Earth haven

A eco-friendly resort in Wayanad that is in sync with its surroundings. - PREMA MANMADHAN

January 16, 2010 05:01 pm | Updated 05:01 pm IST

For Sunday Magazine

For Sunday Magazine

The undulating Banasura Hills in Wayanad stand as sentinels to the biggest earth dam in India, the Banasura Sagar dam. Just a few kilometres away, in rugged hilly terrain, stands the Banasura Hill Resort, perhaps the biggest earth resort in the country. Driving into Banasura itself is an experience. The nearest airport and railway station is at Kozhikode, three hours away. If you come from Kochi, it takes about seven hours, but once you reach the Ghat section, it's a pleasure, looking out for wildlife, monkeys at every hairpin bend (there are nine) and sweet water bursting forth from the granite boulders. The resort is at Vellamunda, before Mananthavady. The last stretch of drive over uneven roads is not a pleasure but once you reach there, it feels like the back of beyond.

It's just nearing completion but many of the 31 rooms already have guests who marvel at the two-storied main building made of mud with a roof of bamboo and coconut palm fronds. Touch the mud walls and the texture is rough, but strong. The other cottages in the 35 acre resort also have walls made of rammed mud. Some are laterite.

Best of both worlds

Cement seems out of bounds in this eco-friendly place though all the creature comforts of a resort can be enjoyed: Posh spacious rooms with modern bathrooms, terracotta flooring with wooden floors around the bed to keep off the cold and tastefully built furniture. There are fans in the rooms, but no air-conditioners but the mud architecture ensures that temperatures are regulated naturally.

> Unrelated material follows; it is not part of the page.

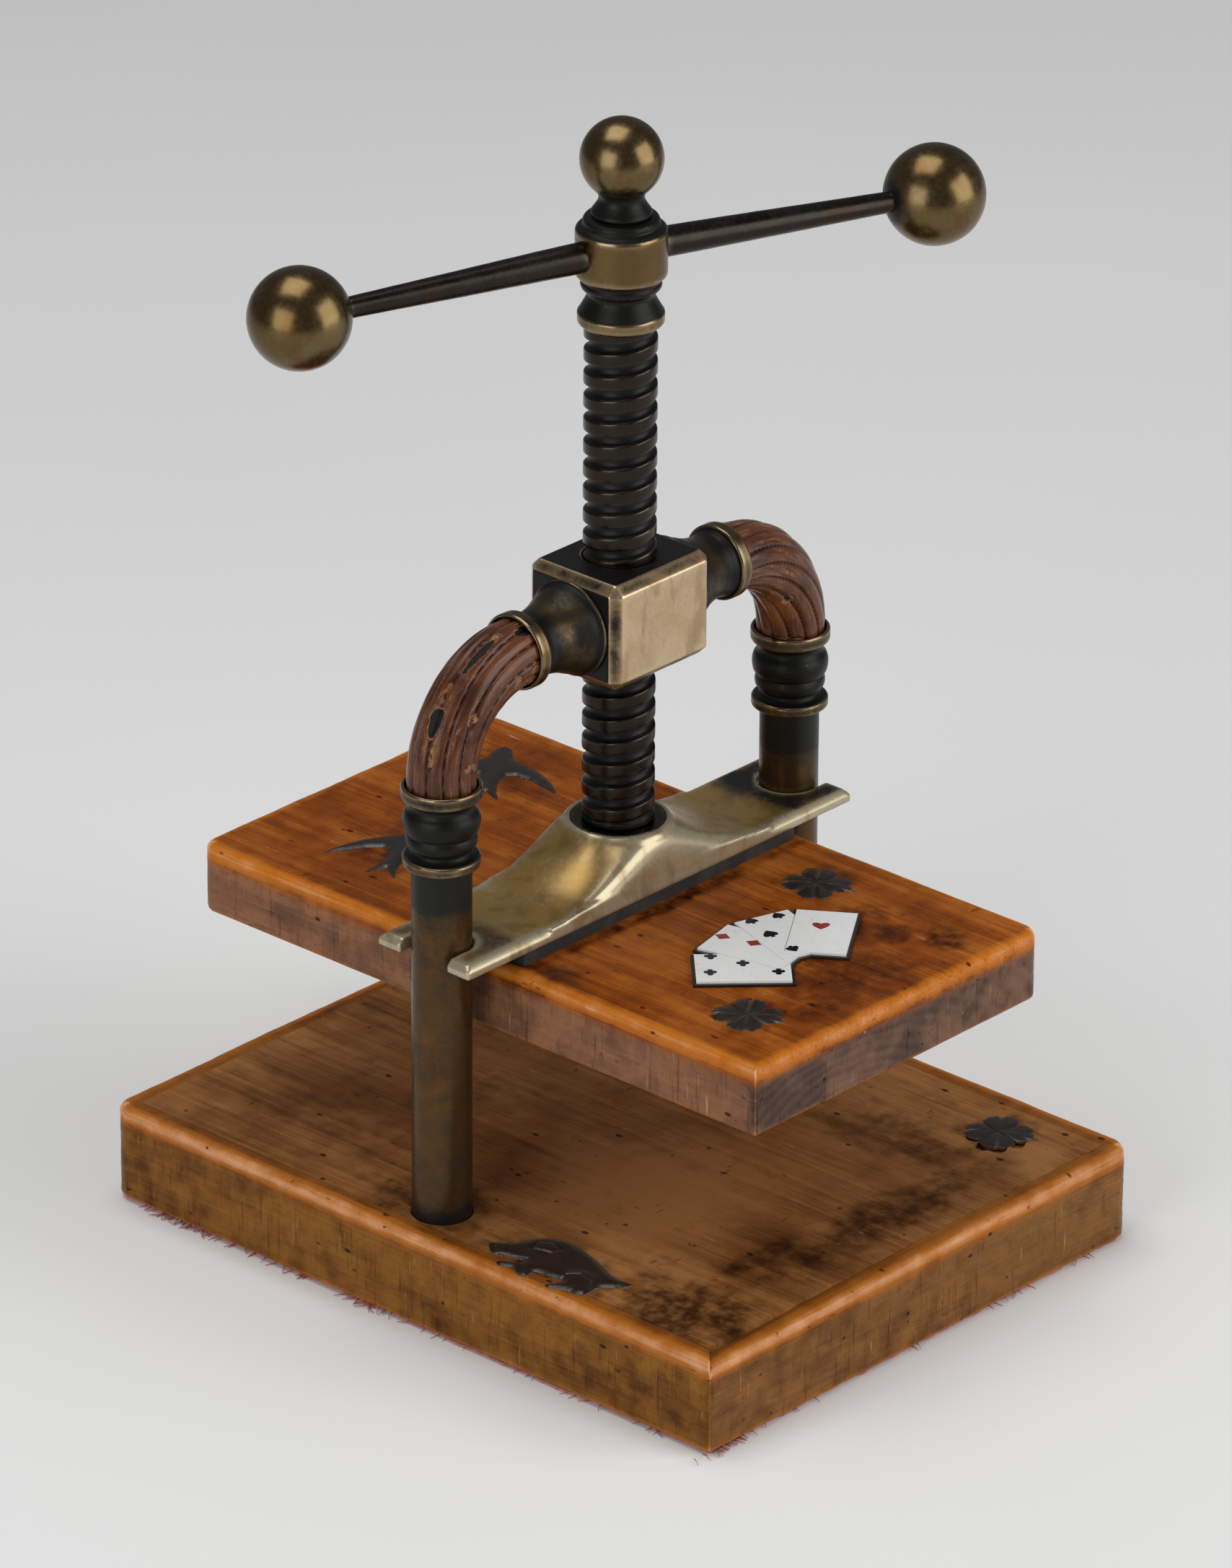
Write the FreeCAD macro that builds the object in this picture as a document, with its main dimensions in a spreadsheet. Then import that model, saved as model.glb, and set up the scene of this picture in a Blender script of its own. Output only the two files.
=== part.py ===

The resort is the brainchild of Shankar Thiruvillakkat, MD of Assyst Global Services Pvt. Ltd., a software solutions firm. “Initially, it was envisaged as a getaway for the staff and their families to unwind. It somehow became a big project, when I met architect Eugene Pandala, who is the chief architect of Banasura. I was convinced about the feasibility and eco-friendliness of earth architecture,” says Shankar.

Eugene Pandala is one of the few Indian architects who believe in the goodness of mud and who has built earthen structures. The Pazhassi Raja tomb, also in Wayand, in Mananthavady, is a mud structure and was built by Pandala for the Kerala Government.

The resort is built with mud from the very site that it stands on. It seems incredible, but it's true. Earth scooped out from the hill slope to create a plain was used to build the resort right there. “Only five per cent cement has been added,” explains Shankar. Are earth buildings durable? Part of the Great Wall of China is mud and the biggest earthen building is a world heritage site, the Dejenne Mosque in Mali, which can seat 3,000 people. Pretty convincing, considering that 50 per cent of the world's populace lives in mud houses, in West Asia, Africa and in India.

Says Pandala, “The project was conceived strictly keeping in view the norms for the conservation of natural heritage of the Banasura Hills and the project area. The mud used for making earthen structure should ideally contain about 20 per cent of clay. And this was available at the property. For the two-storied structures, the use of steel was kept minimal. Using mud to build houses can save our riverbeds from being exploited.” Local tribals were called in for the labour and their expertise in building with mud was also tapped.

Better option

Rammed earth walls can't be made all at one go. Only three-foot high walls can be made in a day and it must dry before the next instalment is made over it. Pandala says that earth dwellings cost only half that of the conventional building. Shankar and Pandala are out to prove that mud can be the rich man's option too, to be closer to nature.

Walk out of the main building and the view is simply amazing: The mist plays hide and seek among the majestic hills. The mist almost never lifts from the highest peak, even at noon. Reserved forests border one side of the resort, 3,500 ft above sea level. Trek uphill to the edge of the property and a waterfall comes into view, amidst natural vegetation, trees, shrubs and vines. On the opposite side flows a stream, boulders et al, that marks a natural boundary.

There is no planned landscaping like rows of flowers planted in military order. The landscaping concept is to keep all the existing vegetation and plant only local species of plants. Vetiver ( Ramacham ) is planted to prevent soil erosion and more than 2,500 bamboo saplings have been planted to form a bio fence. The bamboo can be harvested for the buildings' roof in the future, says Shankar.

The multi-cuisine restaurant has quaint tables, single planks of wood as tops in the original shape of the trunk, sawn from a single chunk of a tree, for uniformity.

The nights are cool; the morning begins with birdsong and there's guided trekking in the hills. The vast spaces, cool clime and greenery are what stays in the mind, when you come away, bidding adieu to the hills.